But these developments are merely harbingers of even more radical changes just on the horizon. How government responds to ongoing developments could run the gamut from benign statements of administrative policy to heeding calls for, as some have argued, the need for new federal regulatory agencies to manage this technology.

For entrepreneurs preparing to make big investments in AI development, there are a number of broad issues to take note of.

First, be aware of ongoing discussions surrounding issues such as “consumer harm” and “consumer protection.”

The Federal Trade Commission, for example, embraces a discretionary model of regulating issues related to consumer protection.

However, what precisely constitutes a “harm” to consumers remains unclear, governed largely by the agency’s statutory authority to police “unfair and deceptive practices.” If an algorithm fails to deliver on its promise to consumers, one could very easily imagine a situation in which a startup faces fines or is subject to enforcement action due to violations of privacy or user agreement violations.

Second, a pre-market approval for deploying AI, while not actually regulated by law just yet, may not be too far off.

For example, the National Highway Traffic Safety Administration recently delivered its guidelines on the development and deployment of autonomous vehicle technology. Although NHTSA’s mandate is limited to regulating safety on American roadways, the agency has proposed additional authorities that would grant them pre-market approval of AV technology, as well as post-sale regulation of software changes.
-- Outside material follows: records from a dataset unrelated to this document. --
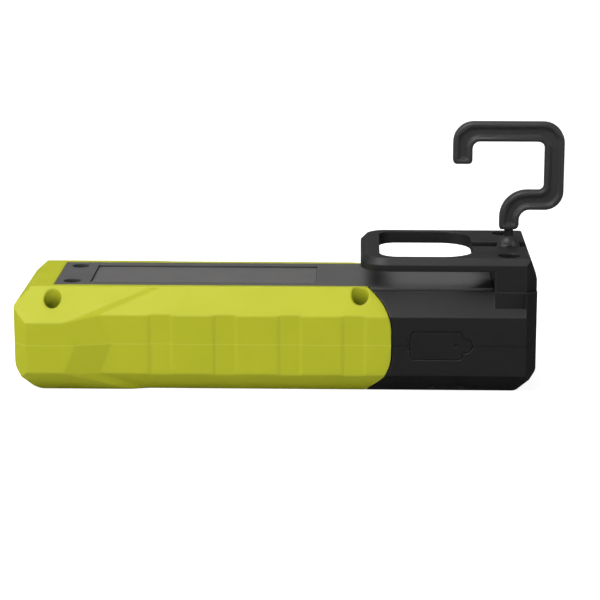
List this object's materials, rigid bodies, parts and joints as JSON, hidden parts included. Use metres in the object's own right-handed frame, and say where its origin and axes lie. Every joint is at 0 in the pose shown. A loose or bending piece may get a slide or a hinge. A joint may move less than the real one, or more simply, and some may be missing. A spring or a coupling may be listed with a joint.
{
  "type": "work light",
  "caption": "Rechargeable hand-held work light with an eight-sided lime grip, black head, carrying ring, front LED window, side charge port and swivelling S-shaped hook.",
  "frame": {"origin": "centre of the flat front face, which the light lies on", "axes": "+X towards the head with the hook, -X towards the tail of the grip, +Z out of the rear face, +Y across"},
  "size_m": [0.2058, 0.0688, 0.0985],
  "materials": {
    "lime_shell": "satin moulded",
    "black_shell": "fine moulded texture",
    "panel_black": "fine moulded texture",
    "label_grey": "smooth, blank",
    "hook_nylon": "satin moulded",
    "black_rubber": "matte",
    "screw_steel": "black oxide",
    "pin_steel": "machined",
    "clear_lens": "clear, polished",
    "bezel_black": "gloss",
    "reflector_white": "white, smooth",
    "phosphor": "silicone with phosphor",
    "board_green": "solder mask",
    "chip_black": "moulded",
    "sink_aluminium": "extruded",
    "cell_wrap": "shrink wrap over a can",
    "nickel": "nickel plated",
    "lead_red": "insulated wire"
  },
  "bodies": {
    "light_body": {"grip_front": "lime_shell", "grip_rear": "lime_shell", "front_housing": "black_shell", "rear_housing": "black_shell", "hook_bracket": "black_shell", "pivot_retainer": "black_shell", "rear_panel": "panel_black", "label_plate": "label_grey", "port_strap": "black_rubber", "lens_gasket": "black_rubber", "grip_screws": "screw_steel", "panel_screws": "screw_steel", "bracket_screws": "screw_steel", "led_screws": "screw_steel", "lens": "clear_lens", "charge_light_pipe": "clear_lens", "lens_bezel": "bezel_black", "reflector": "reflector_white", "cob_led": "phosphor", "led_board": "board_green", "control_board": "board_green", "switch_board": "board_green", "board_parts": "chip_black", "tact_switch": "chip_black", "button_collar": "chip_black", "battery_tray": "chip_black", "heat_sink": "sink_aluminium", "battery_cells": "cell_wrap", "battery_contacts": "nickel", "usb_socket": "nickel", "battery_leads": "lead_red"},
    "knuckle": {"swivel_knuckle": "hook_nylon", "pivot_pins": "pin_steel", "friction_washers": "pin_steel"},
    "hook": {"hook_arm": "hook_nylon", "hook_shank": "pin_steel", "shank_screw": "pin_steel"},
    "button": {"power_button": "black_rubber"},
    "port_flap": {"port_cover": "black_rubber"}
  },
  "joints": [
    {"name": "hook_tilt", "type": "hinge", "parent": "light_body", "child": "knuckle", "pos_m": [0.0881, 0, 0.0496], "axis": [0, 1, 0], "range_deg": [-60, 90]},
    {"name": "hook_spin", "type": "hinge", "parent": "knuckle", "child": "hook", "pos_m": [0.0881, 0, 0.0496], "axis": [0, 0, 1], "continuous": true},
    {"name": "power_press", "type": "slide", "parent": "light_body", "child": "button", "axis": [0, 0, 1], "range_m": [0, 0.001], "stiffness_N_per_m": 1200, "springref_m": -0.0003},
    {"name": "port_cover_swing", "type": "hinge", "parent": "light_body", "child": "port_flap", "pos_m": [0.0503, -0.0309, 0.0191], "axis": [0, 0, -1], "range_deg": [0, 115], "stiffness_Nm_per_rad": 0.0003}
  ]
}
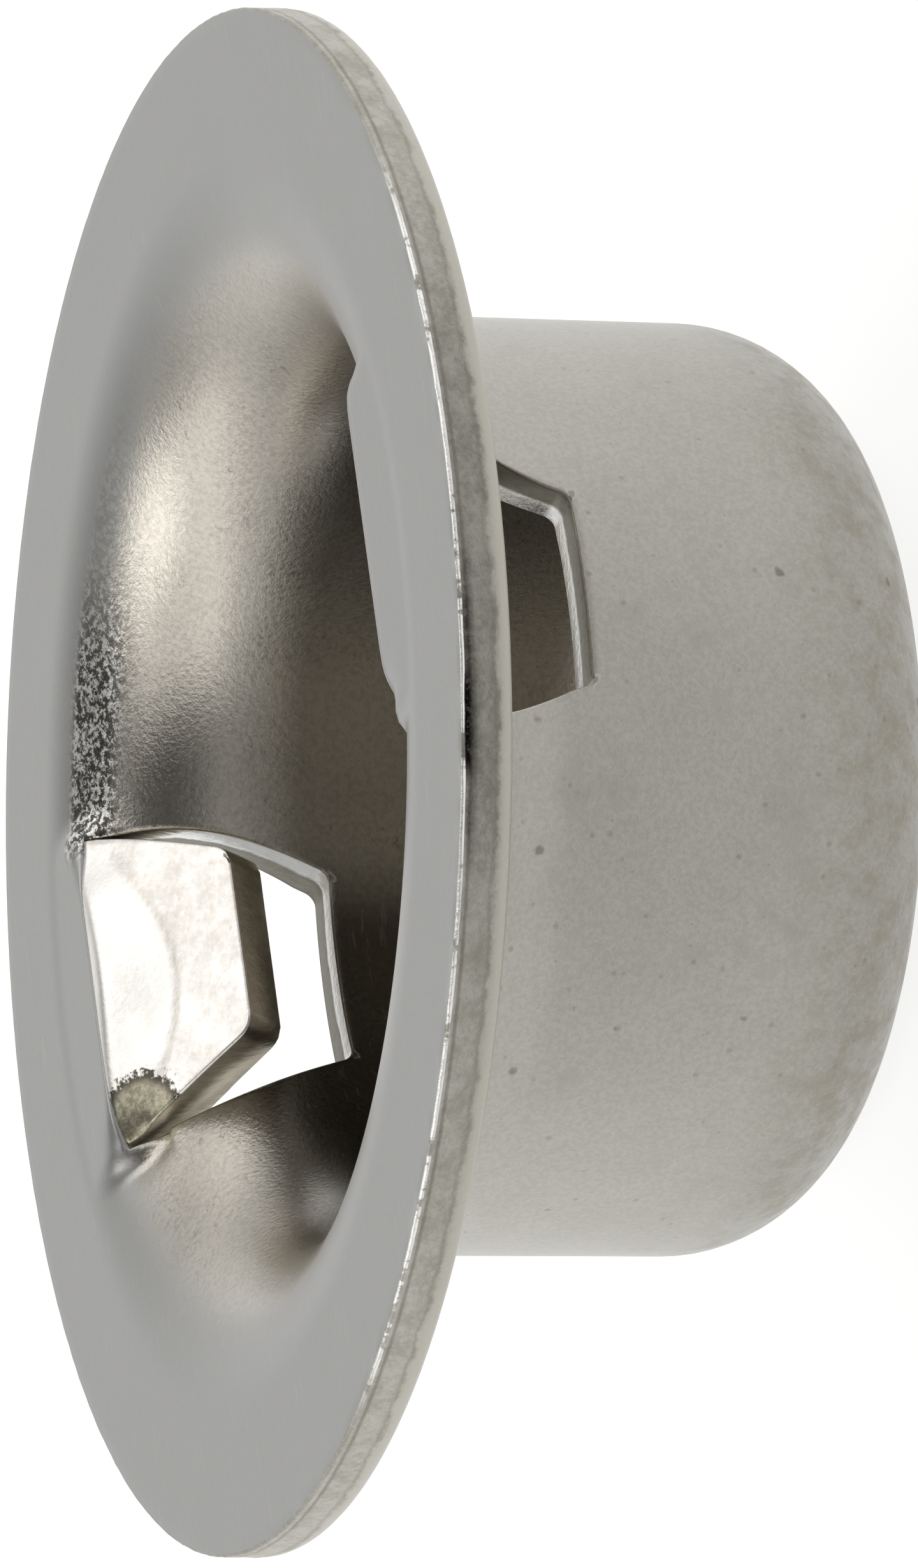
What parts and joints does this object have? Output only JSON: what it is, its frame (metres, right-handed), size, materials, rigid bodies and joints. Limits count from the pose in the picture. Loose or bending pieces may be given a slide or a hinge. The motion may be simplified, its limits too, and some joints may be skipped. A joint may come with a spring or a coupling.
{
  "type": "push-on end cap",
  "caption": "Flanged cup pressed from sheet steel, with a funnel mouth, a flat closed end and inward spring tabs that grip a shaft's end.",
  "frame": {"origin": "centre of the closed end's outer face, which the cap stands on", "axes": "+Z along the cup's axis, out of the mouth; the spring tabs lie on +Y and -Y"},
  "size_m": [0.0254, 0.0254, 0.0102],
  "materials": {
    "satin_plate": "satin nickel-coloured plating with fine pits, rubbed streaks and a sheared rim",
    "bright_plate": "brighter plating where the press tool wiped the spring tabs"
  },
  "bodies": {
    "cap": {"cap_shell": "satin_plate"},
    "tab_a": {"grip_tab_a": "bright_plate"},
    "tab_b": {"grip_tab_b": "bright_plate"}
  },
  "joints": [
    {"name": "tab_a_flex", "type": "hinge", "parent": "cap", "child": "tab_a", "pos_m": [0, 0.00817, 0.00967], "axis": [1, 0, 0], "range_deg": [0, 25], "stiffness_Nm_per_rad": 40},
    {"name": "tab_b_flex", "type": "hinge", "parent": "cap", "child": "tab_b", "pos_m": [0, -0.00817, 0.00967], "axis": [-1, 0, 0], "range_deg": [0, 25], "stiffness_Nm_per_rad": 40}
  ]
}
That means any AV technology — that is, the AI software that automates the vehicle — would likely have to undergo some type of NHTSA approved vetting process before being deployed. Even after hitting the roadways, the updates to the software would then be subject to scrutinous “surveillance.”

Finally, startups should keep an eye on the ongoing workshops being sponsored by the Office of Science and Technology Policy.

While it is unlikely that any administration policy resulting from OSTP fora would result in an executive action or order on AI, if the resulting policy recommendations mirror the NHTSA guidelines, it could result in a stalking horse for regulatory action from the next administration.

In short, if you’re an innovator working in AI research or development, don’t sweat too hard over the regulatory landscape right now. For the time being, the most likely cause of concern would come from FTC violations, but even then consumer “harm” from AI is a very fuzzy issue.

It’s notoriously difficult to assess the “black box” operations of algorithms, and while it may not seem like it, existing regulatory authorities are likely sufficient to deal with any consumer protection issues that arise in the near future.

Nonetheless, when designing new AI systems and building businesses to house those innovations, entrepreneurs should be aware of the potential regulatory fault lines that litter this nascent ecosystem.

For now, permission to innovate doesn’t require prior approval. Whether or not the next administration pursues more heavy handed regulatory action for AI is still up in the air.

Like what you read? Sign up here to get 1776 Insights & Events sent right to your inbox every week.

Ryan Hagemann

Technology and Civil Liberties Policy Analyst, Niskanen Center

Ryan is the technology and civil liberties policy analyst for the Niskanen Center, a libertarian issue advocacy organization. He received his B.A. in International Relations, Foreign Policy and Security Studies…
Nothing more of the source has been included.